On Wed, Aug 4, 2010 at 15:56, Damian Conway <dam...@conway.org> wrote:
> Carl proposed:
>
>> The other path that seems reasonable to me would be to use the same
>> naming scheme as for the block types, i.e. reserve all-upper and
>> all-lower forms (and die if an unrecognized one of this form is
>> encountered), and let the custom ones live in the namespace of
>> mixed-case identifiers. That sounds sane to me as well; the only
>> question is whether that much structure is needed for config options.
>
> I did not consider this issue when designing S26, but in considering
> it now, I think Carl's suggestion is entirely sensible and in line with
> what I intended.
>
> Specifically, I think it would be easiest to be consistent and say
> that all purely lowercase and all purely uppercase config option names
> are reserved, and that unrecognized reserved config options generate
> at least a warning when they are parsed.
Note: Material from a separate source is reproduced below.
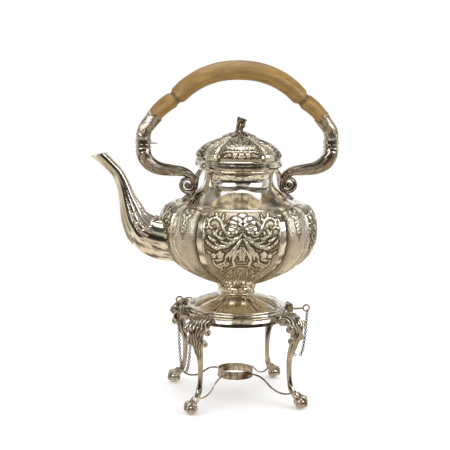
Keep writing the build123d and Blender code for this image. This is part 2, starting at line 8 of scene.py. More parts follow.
import bmesh
import bpy
import numpy as np
from mathutils import Matrix, Vector


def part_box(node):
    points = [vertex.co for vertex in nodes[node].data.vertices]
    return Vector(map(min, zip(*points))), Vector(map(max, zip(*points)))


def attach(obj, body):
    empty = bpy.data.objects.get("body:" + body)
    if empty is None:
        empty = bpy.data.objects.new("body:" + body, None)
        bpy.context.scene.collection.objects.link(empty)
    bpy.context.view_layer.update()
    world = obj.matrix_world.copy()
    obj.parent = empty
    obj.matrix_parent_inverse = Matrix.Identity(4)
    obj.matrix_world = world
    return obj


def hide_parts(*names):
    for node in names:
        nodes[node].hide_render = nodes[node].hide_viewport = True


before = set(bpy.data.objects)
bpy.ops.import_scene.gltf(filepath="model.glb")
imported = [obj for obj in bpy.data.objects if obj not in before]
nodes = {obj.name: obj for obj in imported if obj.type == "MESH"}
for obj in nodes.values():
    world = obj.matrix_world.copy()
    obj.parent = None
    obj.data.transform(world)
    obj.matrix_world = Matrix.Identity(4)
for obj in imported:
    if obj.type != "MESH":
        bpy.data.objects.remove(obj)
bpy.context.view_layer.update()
scene = bpy.context.scene

MM = 0.001
rim_low, rim_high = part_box("mouth_rim")
AXIS_X = (rim_low[0] + rim_high[0]) / 2 / MM
UP = np.array([0, 0, 1])
# the legs, and their directions from the axis in degrees
CORNERS = {"front_left": 225, "front_right": 315, "back_right": 45, "back_left": 135}


# ------- materials
class Net:
    """A small helper that adds shader nodes and links them."""

    def __init__(self, tree):
        self.tree = tree
        tree.nodes.clear()

    def add(self, kind, inputs=None, **settings):
        node = self.tree.nodes.new(f"ShaderNode{kind}")
        for key, value in settings.items():
            setattr(node, key, value)
        for key, value in (inputs or {}).items():
            if isinstance(value, bpy.types.NodeSocket):
                self.tree.links.new(value, node.inputs[key])
            else:
                node.inputs[key].default_value = value
        return node

    def noise(self, where, scale, detail=3, rough=0.55):
        inputs = {"Vector": where, "Scale": scale, "Detail": detail, "Roughness": rough}
        return self.add("TexNoise", inputs).outputs["Fac"]

    def ramp(self, fac, stops):
        """A linear ramp through (place, grey) or (place, (r, g, b)) stops."""
        node = self.add("ValToRGB", {"Fac": fac})
        while len(node.color_ramp.elements) < len(stops):
            node.color_ramp.elements.new(0.5)
        for element, (place, colour) in zip(node.color_ramp.elements, stops):
            element.position = place
            element.color = (*colour, 1) if isinstance(colour, tuple) else (colour, colour, colour, 1)
        return node.outputs["Color"]

    def math(self, operation, a, b, clamp=False):
        return self.add("Math", {0: a, 1: b}, operation=operation, use_clamp=clamp).outputs[0]

    def fit(self, value, low, high, to_low, to_high):
        inputs = {"Value": value, "From Min": low, "From Max": high, "To Min": to_low, "To Max": to_high}
        return self.add("MapRange", inputs).outputs["Result"]

    def blend(self, fac, a, b):
        """Mix of two colours, each a socket or an (r, g, b)."""
        node = self.add("Mix", {"Factor": fac}, data_type="RGBA")
        for socket, value in ((node.inputs[6], a), (node.inputs[7], b)):
            if isinstance(value, bpy.types.NodeSocket):
                self.tree.links.new(value, socket)
            else:
                socket.default_value = (*value, 1)
        return node.outputs[2]

    def bump(self, height, strength, distance, normal=None):
        inputs = {"Height": height, "Strength": strength, "Distance": distance}
        if normal:
            inputs["Normal"] = normal
        return self.add("Bump", inputs).outputs["Normal"]

    def surface(self, inputs):
        shader = self.add("BsdfPrincipled", inputs)
        self.add("OutputMaterial", {"Surface": shader.outputs["BSDF"]})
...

Mixed-case config options
> should be freely available to users and the parser should simply
> accept them without complaint and include them in the internal data
> structure it builds, whereupon they will be available to user-defined
> Pod extensions.
>
> Damian
>
are there codepoints in unicode that may be either upper-case or
lower-case, depending on the charset?  if so, then there's ambiguity
here, depending on the user's locale.  i suspect not, but languages
are strange beasts, and i don't know the answer.